- [PROBLEM TO WORK ON]
Check each line of the records below and collect those holding "Blender".

begin INPUT ROWS

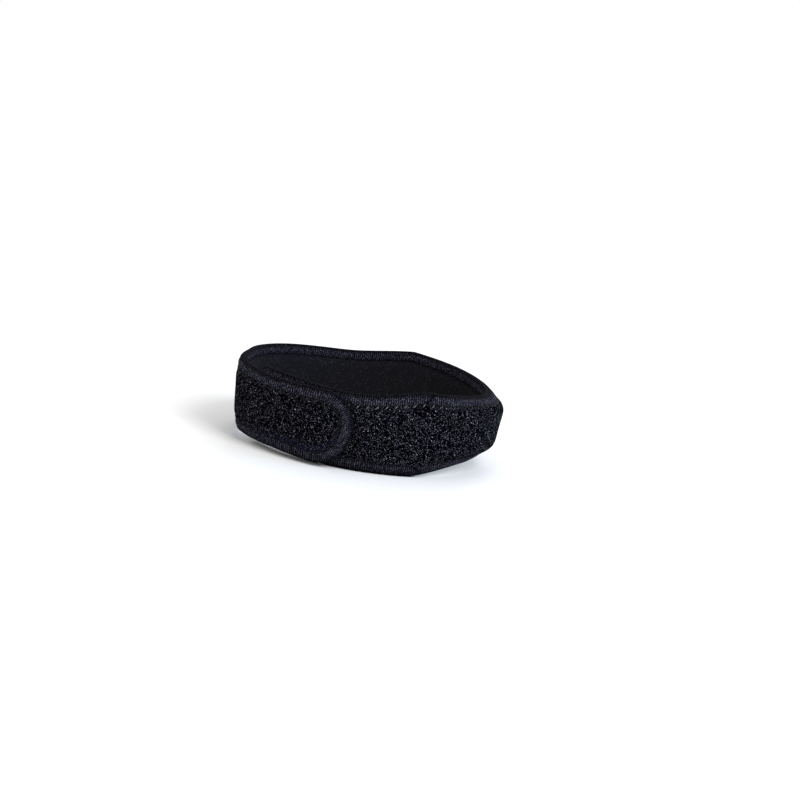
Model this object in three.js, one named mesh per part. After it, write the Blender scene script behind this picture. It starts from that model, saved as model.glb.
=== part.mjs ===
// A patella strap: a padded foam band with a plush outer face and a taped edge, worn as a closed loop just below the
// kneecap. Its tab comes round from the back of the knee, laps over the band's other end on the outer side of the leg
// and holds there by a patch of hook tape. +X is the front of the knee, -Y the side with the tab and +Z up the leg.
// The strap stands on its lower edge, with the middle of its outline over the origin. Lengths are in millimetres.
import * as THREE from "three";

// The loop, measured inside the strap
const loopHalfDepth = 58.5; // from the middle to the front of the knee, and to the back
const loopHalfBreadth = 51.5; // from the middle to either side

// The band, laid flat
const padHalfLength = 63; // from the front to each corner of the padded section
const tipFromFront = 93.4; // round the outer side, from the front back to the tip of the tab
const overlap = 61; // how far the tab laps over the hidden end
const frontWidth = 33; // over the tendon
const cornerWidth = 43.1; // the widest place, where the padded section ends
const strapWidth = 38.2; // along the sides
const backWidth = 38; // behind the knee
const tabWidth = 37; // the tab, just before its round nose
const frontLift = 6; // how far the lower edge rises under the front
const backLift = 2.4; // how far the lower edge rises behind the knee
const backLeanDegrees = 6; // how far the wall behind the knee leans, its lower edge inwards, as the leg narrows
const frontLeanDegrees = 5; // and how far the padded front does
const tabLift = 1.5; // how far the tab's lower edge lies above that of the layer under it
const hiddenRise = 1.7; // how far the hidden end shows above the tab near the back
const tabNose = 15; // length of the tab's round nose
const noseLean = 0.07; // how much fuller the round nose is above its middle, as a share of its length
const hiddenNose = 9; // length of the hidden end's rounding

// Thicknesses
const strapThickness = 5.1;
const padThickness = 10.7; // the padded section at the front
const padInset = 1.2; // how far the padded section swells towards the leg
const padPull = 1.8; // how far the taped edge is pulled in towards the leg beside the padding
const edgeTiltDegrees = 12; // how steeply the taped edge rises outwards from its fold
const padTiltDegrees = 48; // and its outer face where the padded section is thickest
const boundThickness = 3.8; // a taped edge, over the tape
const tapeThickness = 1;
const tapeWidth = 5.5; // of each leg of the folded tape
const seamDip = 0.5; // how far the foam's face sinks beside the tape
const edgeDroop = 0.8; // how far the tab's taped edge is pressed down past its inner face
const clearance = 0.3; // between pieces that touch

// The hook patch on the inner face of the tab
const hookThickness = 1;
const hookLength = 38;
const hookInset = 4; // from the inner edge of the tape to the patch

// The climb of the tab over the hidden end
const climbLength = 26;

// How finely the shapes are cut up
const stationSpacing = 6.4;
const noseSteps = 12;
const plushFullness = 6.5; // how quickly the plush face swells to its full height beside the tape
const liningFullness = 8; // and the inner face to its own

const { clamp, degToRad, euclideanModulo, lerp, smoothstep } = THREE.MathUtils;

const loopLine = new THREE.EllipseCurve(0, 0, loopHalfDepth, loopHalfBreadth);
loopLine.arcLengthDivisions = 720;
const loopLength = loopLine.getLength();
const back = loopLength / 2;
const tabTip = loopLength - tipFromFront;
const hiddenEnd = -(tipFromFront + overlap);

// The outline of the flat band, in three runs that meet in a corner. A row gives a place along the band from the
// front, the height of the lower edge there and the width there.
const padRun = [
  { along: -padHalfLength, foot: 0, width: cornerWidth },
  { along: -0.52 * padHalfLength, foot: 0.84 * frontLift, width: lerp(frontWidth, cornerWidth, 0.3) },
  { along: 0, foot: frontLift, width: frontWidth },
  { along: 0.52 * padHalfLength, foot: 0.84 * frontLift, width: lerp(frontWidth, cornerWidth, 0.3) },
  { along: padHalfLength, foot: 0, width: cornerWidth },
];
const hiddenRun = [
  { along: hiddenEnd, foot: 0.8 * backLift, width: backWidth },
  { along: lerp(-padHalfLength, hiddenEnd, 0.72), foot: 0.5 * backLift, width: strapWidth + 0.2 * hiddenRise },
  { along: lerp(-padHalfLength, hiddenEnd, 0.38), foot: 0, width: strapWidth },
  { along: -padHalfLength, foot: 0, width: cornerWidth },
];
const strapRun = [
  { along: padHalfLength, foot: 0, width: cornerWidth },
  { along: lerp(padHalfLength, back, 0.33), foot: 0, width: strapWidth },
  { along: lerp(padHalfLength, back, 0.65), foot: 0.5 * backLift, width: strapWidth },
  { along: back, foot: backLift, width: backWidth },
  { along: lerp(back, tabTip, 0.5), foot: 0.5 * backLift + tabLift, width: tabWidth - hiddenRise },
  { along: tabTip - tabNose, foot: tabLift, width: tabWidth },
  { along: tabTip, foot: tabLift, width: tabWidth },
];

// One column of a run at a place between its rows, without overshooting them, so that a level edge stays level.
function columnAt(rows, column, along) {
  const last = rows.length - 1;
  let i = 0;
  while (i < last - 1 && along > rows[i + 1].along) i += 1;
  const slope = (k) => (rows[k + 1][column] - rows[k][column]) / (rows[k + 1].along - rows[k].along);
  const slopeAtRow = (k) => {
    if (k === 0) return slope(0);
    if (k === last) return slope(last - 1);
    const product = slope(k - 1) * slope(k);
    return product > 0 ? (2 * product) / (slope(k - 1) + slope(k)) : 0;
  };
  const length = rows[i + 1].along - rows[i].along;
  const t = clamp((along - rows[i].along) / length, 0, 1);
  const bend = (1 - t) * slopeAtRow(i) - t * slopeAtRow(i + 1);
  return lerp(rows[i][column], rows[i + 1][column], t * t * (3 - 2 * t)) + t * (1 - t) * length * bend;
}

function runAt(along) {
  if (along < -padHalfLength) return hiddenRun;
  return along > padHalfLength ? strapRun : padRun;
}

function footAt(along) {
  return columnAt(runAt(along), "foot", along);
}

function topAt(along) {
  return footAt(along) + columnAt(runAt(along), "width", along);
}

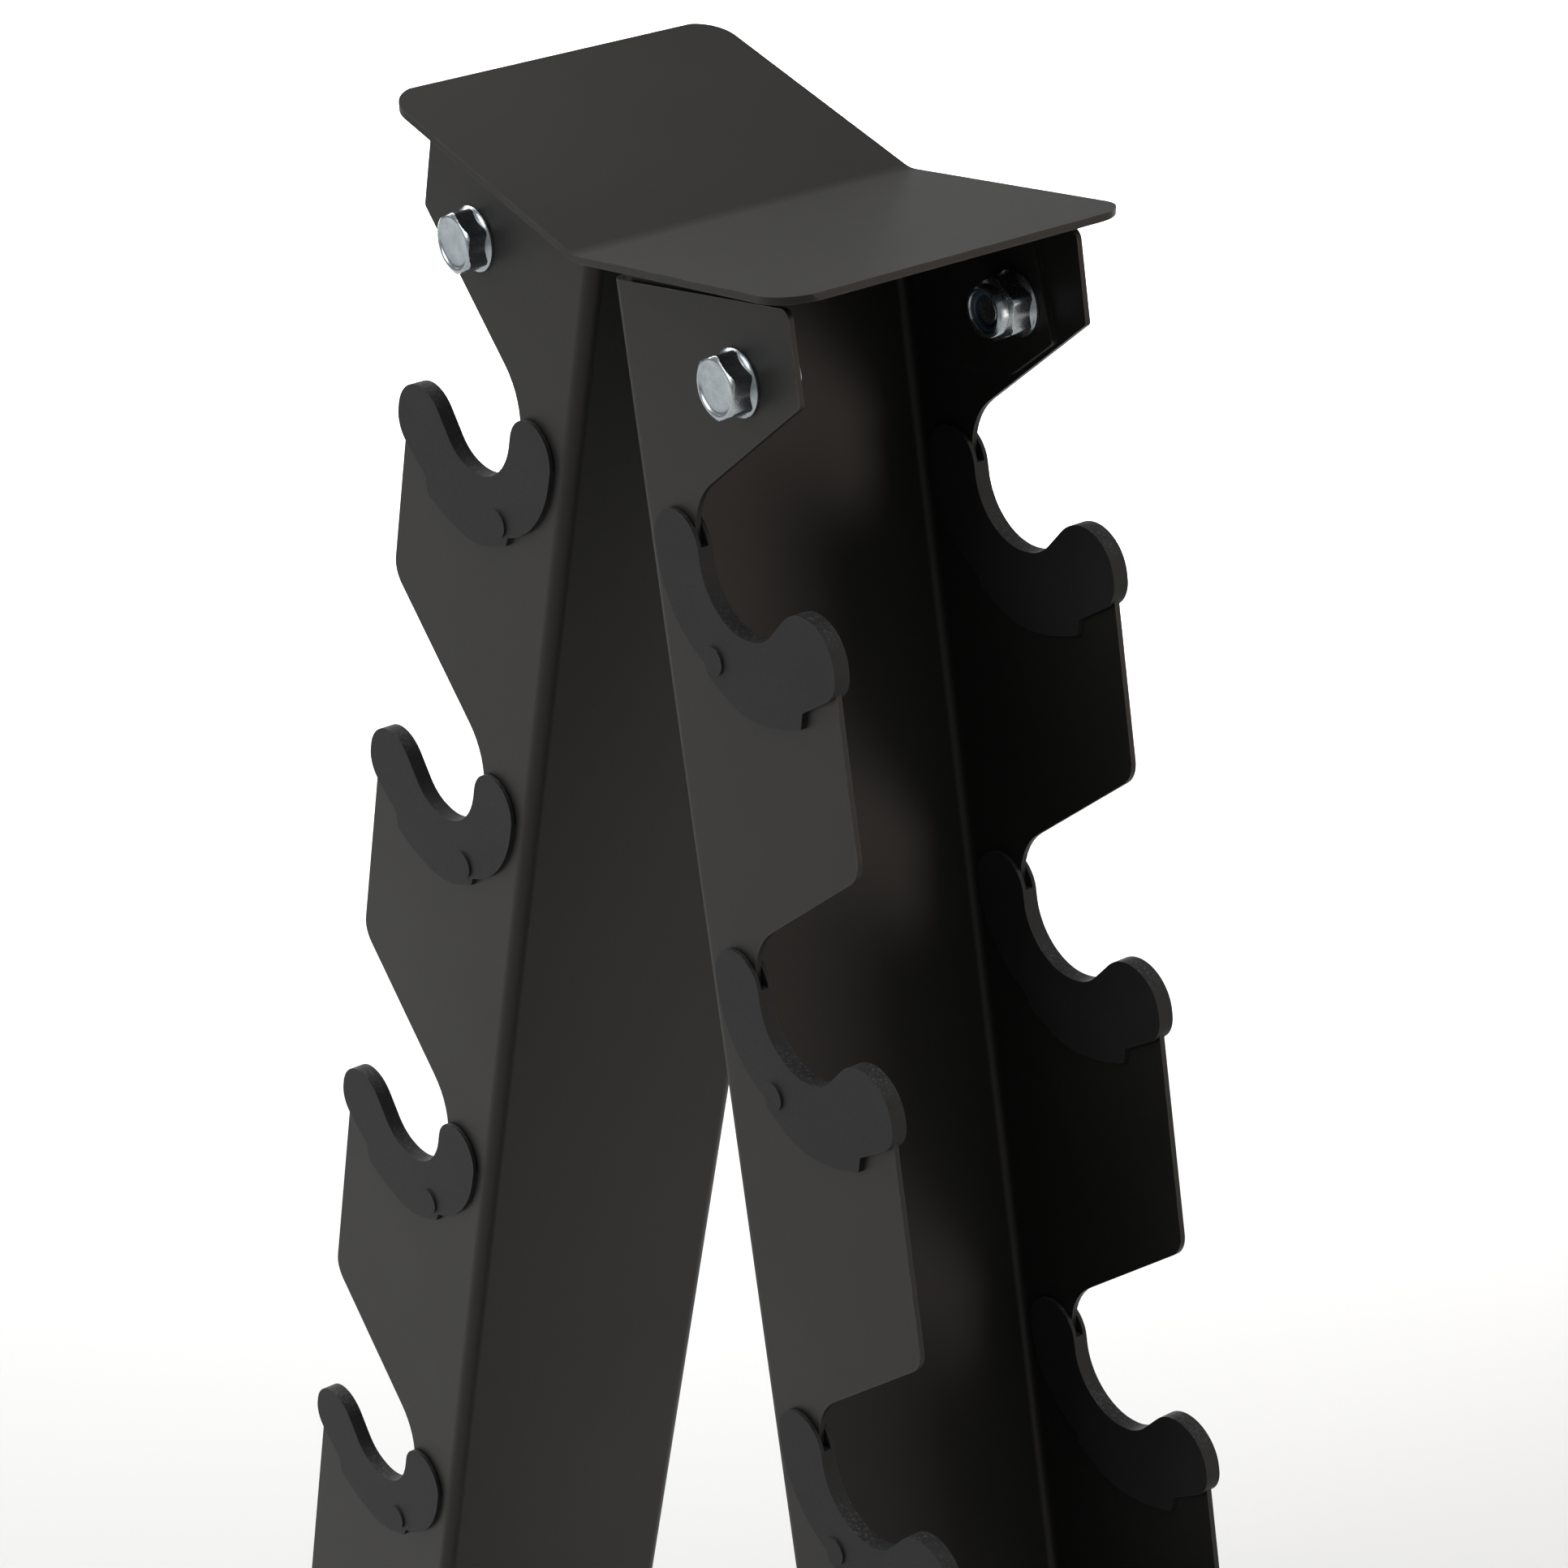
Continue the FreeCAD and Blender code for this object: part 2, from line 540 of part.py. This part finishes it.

end INPUT ROWS

- [RESULT OF THE TASK]
Model this object in three.js, one named mesh per part. After it, write the Blender scene script behind this picture. It starts from that model, saved as model.glb.
Continue the FreeCAD and Blender code for this object: part 2, from line 540 of part.py. This part finishes it.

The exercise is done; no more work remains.